You can try to use different alpha inputs provided in the Imgs to see the result difference.
Other rendering parameters also affect the results/performances. Here is the list of parameters for Inference.py
usage: Inference.py [-h] --rgb RGB -K K_BLUR --focal FOCAL --ofile OFILE [--verbose] [--lens LENS] [--disp DISP] [--alpha ALPHA] [--gamma GAMMA]
DScatter Inference
optional arguments:
-h, --help show this help message and exit
--rgb RGB RGB input
-K K_BLUR, --K_blur K_BLUR
Blur strength, a scaling factor that affects how large the bokeh shape would be
--focal FOCAL Focal plane
--ofile OFILE Bokeh output path
--verbose Verbose mode, will save the middle image representation for debug
--lens LENS Biggest lens kernel size, i.e. the largest neighborhood region
--disp DISP [Optional] Disparity input. Better disparity map makes results better. If not given, we use DPT to predict the depth.
--alpha ALPHA [Optional] Alpha map input. Better alpha map makes results better. If not given, we use LDF to segment the salient object.
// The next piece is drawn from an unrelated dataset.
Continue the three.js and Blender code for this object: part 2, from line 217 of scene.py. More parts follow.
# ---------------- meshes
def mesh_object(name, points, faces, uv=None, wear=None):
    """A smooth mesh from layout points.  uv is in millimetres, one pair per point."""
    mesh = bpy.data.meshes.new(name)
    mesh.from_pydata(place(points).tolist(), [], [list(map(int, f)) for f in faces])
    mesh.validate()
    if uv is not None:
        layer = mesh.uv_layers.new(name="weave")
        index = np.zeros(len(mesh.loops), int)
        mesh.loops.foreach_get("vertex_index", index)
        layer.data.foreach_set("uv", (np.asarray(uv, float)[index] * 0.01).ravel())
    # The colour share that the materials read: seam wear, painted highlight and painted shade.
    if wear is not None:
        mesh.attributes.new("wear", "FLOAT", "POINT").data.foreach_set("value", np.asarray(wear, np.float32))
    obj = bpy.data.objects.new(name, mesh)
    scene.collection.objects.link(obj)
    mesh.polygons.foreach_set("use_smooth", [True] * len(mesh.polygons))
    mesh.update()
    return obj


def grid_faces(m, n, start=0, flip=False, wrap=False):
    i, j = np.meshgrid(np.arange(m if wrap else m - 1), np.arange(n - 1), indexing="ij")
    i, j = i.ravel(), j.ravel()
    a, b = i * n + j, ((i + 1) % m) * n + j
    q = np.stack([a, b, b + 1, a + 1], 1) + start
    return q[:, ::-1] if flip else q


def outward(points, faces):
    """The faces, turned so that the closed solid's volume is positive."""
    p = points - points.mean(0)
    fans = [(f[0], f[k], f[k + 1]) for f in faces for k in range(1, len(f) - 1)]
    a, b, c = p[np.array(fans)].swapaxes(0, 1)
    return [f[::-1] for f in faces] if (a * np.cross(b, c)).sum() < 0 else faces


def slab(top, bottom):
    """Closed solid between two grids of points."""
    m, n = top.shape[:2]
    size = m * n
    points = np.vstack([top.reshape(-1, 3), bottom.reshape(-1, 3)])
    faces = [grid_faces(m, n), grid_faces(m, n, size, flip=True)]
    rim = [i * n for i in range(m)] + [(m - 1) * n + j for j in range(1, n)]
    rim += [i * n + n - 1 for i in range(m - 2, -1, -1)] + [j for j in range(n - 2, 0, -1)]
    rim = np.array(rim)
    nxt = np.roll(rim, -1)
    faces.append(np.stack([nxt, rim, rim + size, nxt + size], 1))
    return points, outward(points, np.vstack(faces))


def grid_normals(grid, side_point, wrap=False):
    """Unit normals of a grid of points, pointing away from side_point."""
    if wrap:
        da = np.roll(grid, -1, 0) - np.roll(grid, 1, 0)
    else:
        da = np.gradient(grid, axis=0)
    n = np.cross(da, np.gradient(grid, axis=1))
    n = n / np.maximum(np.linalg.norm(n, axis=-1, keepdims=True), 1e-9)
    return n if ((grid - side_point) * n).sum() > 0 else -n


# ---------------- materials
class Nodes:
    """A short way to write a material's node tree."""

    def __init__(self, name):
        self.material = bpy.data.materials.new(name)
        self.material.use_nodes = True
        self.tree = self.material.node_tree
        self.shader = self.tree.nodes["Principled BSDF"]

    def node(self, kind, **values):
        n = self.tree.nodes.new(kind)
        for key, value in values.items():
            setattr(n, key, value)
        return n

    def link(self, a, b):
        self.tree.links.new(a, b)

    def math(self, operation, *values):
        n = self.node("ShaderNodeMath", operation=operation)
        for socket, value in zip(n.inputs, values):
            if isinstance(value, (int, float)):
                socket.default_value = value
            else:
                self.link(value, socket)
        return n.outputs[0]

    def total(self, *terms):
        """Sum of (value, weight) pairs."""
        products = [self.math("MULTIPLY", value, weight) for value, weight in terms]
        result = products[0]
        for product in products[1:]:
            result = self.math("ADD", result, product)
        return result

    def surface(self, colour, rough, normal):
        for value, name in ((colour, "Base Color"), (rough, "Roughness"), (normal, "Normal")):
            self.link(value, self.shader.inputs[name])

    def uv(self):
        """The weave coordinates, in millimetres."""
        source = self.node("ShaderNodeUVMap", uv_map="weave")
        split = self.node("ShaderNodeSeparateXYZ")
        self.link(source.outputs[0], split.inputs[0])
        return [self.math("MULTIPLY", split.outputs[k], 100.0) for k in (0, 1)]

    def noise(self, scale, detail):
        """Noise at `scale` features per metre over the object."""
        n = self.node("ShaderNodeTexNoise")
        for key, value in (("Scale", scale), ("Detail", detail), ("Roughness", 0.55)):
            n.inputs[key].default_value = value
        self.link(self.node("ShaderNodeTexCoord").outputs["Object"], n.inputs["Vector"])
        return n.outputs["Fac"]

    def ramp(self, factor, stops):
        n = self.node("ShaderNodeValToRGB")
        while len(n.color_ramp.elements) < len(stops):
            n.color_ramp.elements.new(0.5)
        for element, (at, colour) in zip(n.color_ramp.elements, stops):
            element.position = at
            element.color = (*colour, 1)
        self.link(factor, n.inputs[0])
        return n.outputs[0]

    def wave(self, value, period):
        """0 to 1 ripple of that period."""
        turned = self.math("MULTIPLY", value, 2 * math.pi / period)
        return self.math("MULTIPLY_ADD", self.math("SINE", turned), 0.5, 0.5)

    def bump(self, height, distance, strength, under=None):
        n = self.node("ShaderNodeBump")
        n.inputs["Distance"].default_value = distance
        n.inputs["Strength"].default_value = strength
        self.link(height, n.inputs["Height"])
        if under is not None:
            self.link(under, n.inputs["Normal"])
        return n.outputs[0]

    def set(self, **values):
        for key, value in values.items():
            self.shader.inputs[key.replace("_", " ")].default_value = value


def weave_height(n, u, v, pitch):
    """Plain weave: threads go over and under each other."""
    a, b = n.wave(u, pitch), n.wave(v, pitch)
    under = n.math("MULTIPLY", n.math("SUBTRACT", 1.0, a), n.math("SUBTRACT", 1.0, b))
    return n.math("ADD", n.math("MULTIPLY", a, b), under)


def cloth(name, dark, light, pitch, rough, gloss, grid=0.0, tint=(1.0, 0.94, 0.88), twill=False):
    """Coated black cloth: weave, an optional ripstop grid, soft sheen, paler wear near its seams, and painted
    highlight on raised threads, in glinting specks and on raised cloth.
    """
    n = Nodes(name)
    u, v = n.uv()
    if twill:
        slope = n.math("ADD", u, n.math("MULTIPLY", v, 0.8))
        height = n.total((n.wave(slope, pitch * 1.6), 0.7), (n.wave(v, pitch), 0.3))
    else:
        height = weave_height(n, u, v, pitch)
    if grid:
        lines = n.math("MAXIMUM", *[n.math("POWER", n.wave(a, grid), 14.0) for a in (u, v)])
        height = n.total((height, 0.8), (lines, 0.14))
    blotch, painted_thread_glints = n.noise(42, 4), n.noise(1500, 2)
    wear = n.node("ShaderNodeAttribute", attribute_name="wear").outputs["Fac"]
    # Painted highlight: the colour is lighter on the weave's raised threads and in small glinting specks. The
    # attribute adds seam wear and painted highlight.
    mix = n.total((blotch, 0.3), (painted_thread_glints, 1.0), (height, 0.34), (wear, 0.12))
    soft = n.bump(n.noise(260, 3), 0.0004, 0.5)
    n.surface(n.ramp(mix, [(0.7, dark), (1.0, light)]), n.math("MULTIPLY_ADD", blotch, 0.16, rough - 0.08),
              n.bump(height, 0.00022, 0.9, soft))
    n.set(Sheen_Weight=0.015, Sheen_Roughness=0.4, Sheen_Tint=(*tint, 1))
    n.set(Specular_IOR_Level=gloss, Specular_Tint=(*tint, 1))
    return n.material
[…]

--gamma GAMMA Naive gamma correction
-K
will affect the blur strength, it is a scaling factor meaning the blur radius of a pixel with defocus disparity of 1.0.
--lens
will affect the neighborhood Dr.Bokeh will search. Larger lens allows larger blur strength, but takes more time for computation as a cost.
--gamma
will affect the bokeh highlight intensity.